C'est à ce niveau que la figure de George Oppen poète est exemplaire. A l'inverse d'intellectuels communistes français comme Aragon qui faisaient de leur art poétique la tribune de leur foi dans l'idéologie marxiste, Oppen s'est toujours refusé à confondre art et politique. S'il s'engageait dans le communisme, c'était pour mener de manière absolue son militantisme, et le poème à ses yeux ne devait souffrir d'être confondu voire compromis. En ces temps de misères, qui voyaient se profiler et finalement advenir la Seconde Guerre mondiale, il doutait de la capacité du poème à agir sur les souffrances humaines et à constituer dans cette optique un recours objectivement politique. Dans la poésie se jouait tout autre chose, bien plus subtil, relevant de l'essence du langage et le poème, s'il peut révéler le monde, permet de travailler au corps philosophique la réalité de la vie, dans un rapport au temps différent du temps de l'agitation politique. Ainsi toute la vie de George Oppen assumera cet engagement, cette loyauté envers le poème ne devant pas être confondue avec l'action politique. Oppen participe à la Seconde Guerre mondiale, est blessé grièvement pendant la bataille des Ardennes. Du fait de son adhésion au Parti communiste, il est forcé de s'exiler au Mexique pour fuir la répression maccarthyste avec sa femme Mary. Ils vivront de peu, itinérants, vagabonds, dans une pauvreté consentie.

            A la fin des années 50, le poète Oppen revient à la surface de la vie de George Oppen. Il enchaîne les recueils et les publications, incarnant la figure exemplaire de l'homme moral, du poète tâchant de dire dans les tumultes inouïs du siècle et les mutations fulgurantes et forcenées qu'ils faisaient subir à l'humanité, sa vérité. D'ailleurs pour Oppen, comme le souligne Eliot Weiberger dans l'excellente préface à ces œuvres complètes, "la poésie est d'abord un test de vérité". Et il s'agit de vivre en conformité, en honnêteté, avec l'idée que l'on se fait du juste rapport entre le langage, l'homme et le monde. Aussi la poésie de George Oppen est-elle essentiellement faite de questions plutôt que de réponses. Sans métaphore. Principalement philosophique. Les thèmes qui l'animent sont simples : les bateaux du Maine, son amour pour Mary, la guerre et les tranchées, les gens observés dans leur quotidien moderne, toutes choses qui lui étaient données de voir, et rien de plus, rien qui puisse aller au-delà et faire dériver la poésie vers des perspectives non vécues, surréalistes voire fantaisistes. Car la violence de la modernité l'exigeait du poète. Voir, rendre compte, hisser le langage à hauteur du vécu, afin de hisser la conscience au plus nu du réel subi dans la chair.

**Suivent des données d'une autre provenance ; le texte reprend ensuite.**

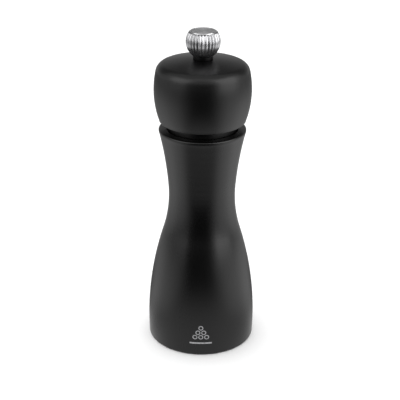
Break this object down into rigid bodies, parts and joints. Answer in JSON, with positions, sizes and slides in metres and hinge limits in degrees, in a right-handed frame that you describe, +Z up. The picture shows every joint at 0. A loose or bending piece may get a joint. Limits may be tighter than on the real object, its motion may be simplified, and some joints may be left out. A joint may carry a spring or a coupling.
{
  "type": "pepper mill",
  "caption": "Waisted table pepper mill: a turned black wooden body and head, a steel burr set on a square shaft, and a fluted metal knob that sets the grind.",
  "frame": {"origin": "centre of the foot ring, on the surface that the mill stands on", "axes": "+Z up the drive shaft, from the foot to the knob"},
  "size_m": [0.0506, 0.0506, 0.15],
  "materials": {
    "lacquered_wood": "satin black lacquer",
    "polished_knob": "polished, fluted",
    "satin_disc": "satin",
    "zinc_steel": "zinc plated",
    "burr_steel": "case hardened, dark",
    "spring_steel": "drawn wire",
    "brass_insert": "turned",
    "black_nylon": "moulded"
  },
  "bodies": {
    "body": {"mill_body": "lacquered_wood", "grinding_ring": "burr_steel", "grinder_bridge": "zinc_steel", "retaining_plate": "zinc_steel", "retaining_screws": "zinc_steel"},
    "seat": {"spring_washer": "zinc_steel", "thrust_spring": "spring_steel"},
    "spindle": {"drive_shaft": "zinc_steel", "grinding_cone": "burr_steel", "cone_washer": "zinc_steel"},
    "head": {"mill_head": "lacquered_wood", "drive_plate": "zinc_steel", "drive_plate_screws": "zinc_steel"},
    "knob": {"adjusting_knob": "polished_knob", "knob_disc": "satin_disc", "knob_insert": "brass_insert", "knob_washer": "black_nylon"}
  },
  "joints": [
    {"name": "head_turn", "type": "hinge", "parent": "body", "child": "seat", "pos_m": [0, 0, 0.03], "axis": [0, 0, 1], "continuous": true},
    {"name": "shaft_rise", "type": "slide", "parent": "seat", "child": "spindle", "axis": [0, 0, 1], "range_m": [-0.0009, 0.0006], "deforming": ["thrust_spring"]},
    {"name": "head_lift", "type": "slide", "parent": "seat", "child": "head", "axis": [0, 0, 1], "range_m": [0, 0.055]},
    {"name": "knob_turn", "type": "hinge", "parent": "head", "child": "knob", "pos_m": [0, 0, 0.145], "axis": [0, 0, 1], "range_deg": [-216, 324]}
  ],
  "couplings": [
    {"joint": "knob_turn", "follows": "shaft_rise", "rad_per_m": -6283.2}
  ]
}
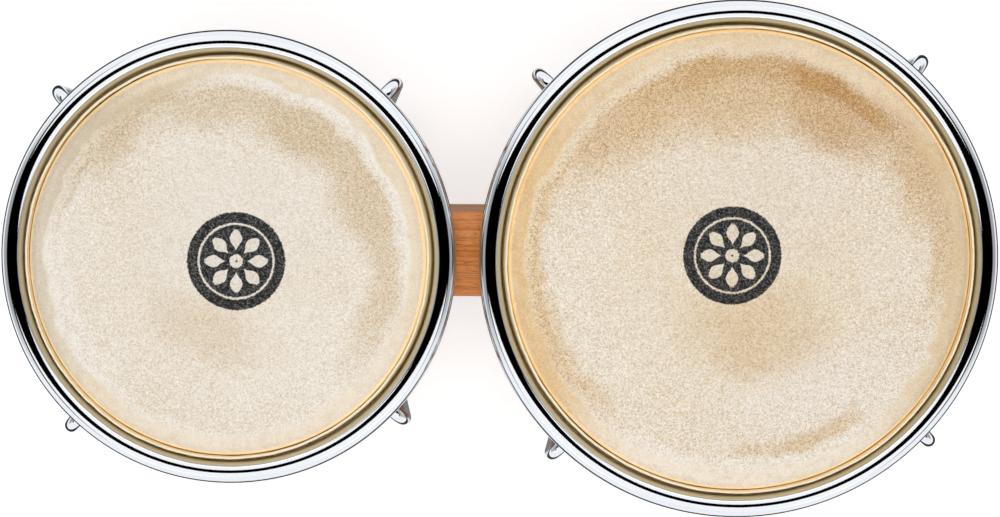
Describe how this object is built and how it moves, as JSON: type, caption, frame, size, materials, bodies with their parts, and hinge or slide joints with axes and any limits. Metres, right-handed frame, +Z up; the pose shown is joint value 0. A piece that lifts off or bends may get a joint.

Si la poésie de George Oppen est si touchante, si captivante, c'est sans doute en vertu de ce moment précis du monde auquel elle prend part et dans lequel elle s'inscrit tout en cherchant à demeurer à la juste hauteur de ce moment, sans dénoncer rien ni personne, sans annoncer des lendemains qui chantent.

            Nous sommes en présence, avec Oppen, d'une figure exemplaire dans son engagement au cœur de ce qui fonde la valeur humaine, exemplaire dans son engagement dans les profondeurs de ce qui fonde la valeur du poème. L'édition de sa Poésie complète, traduite et menée par Yves di Manno, est un évènement d'importance. Elle indique un chemin praticable dans l'attitude exemplaire dessinée par une vie et une œuvre.